Gas Flotation units typically operate at lower pressure, downstream of Gravity Separators and Hydrocyclone units.
There is some debate about the relative merits of horizontal vs. vertical vessel orientation and performance. Although the advantage of a vertical orientation on smaller footprint size is obvious, no real reason for an advantage either way is observed in performance.
Filter equipment is normally utilized for fine solids removal where this is a problem, however various filter systems are also used for the removal of oil in water, where low concentrations of oil are present, and further polishing of a very difficult application is required. In most instances these filters operate in two stages including filtration, where the suspended oil and solids are removed from the water stream, and backwashing, where the suspended oil and solids are removed from the filter system.

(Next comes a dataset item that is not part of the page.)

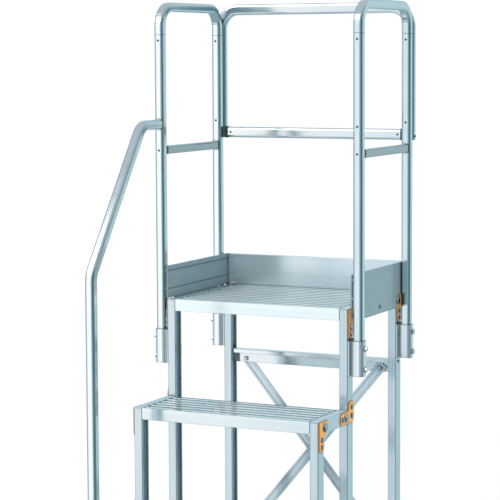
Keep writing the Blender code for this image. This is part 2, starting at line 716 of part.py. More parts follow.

We provide only some filters types here including:
Sand Filters; where the filter media is sand, or anthracite coal or carbon
Multimedia Filters; where the media filter is made up of two types of media, anthracite coal and garnet.
Nut-Shell Filters; as the name suggests the media filter is either a mixture of ground pecan or walnut shells or both.
Cartridge Filters; are available in a wide variety of materials and pore sizes, as both disposable and back-washable types. Materials of construction include, pleated paper, polypropylene, glass fibre, sintered metals, woven metal screen mesh, woven wool or cellulose fibres, and epoxy bound sand.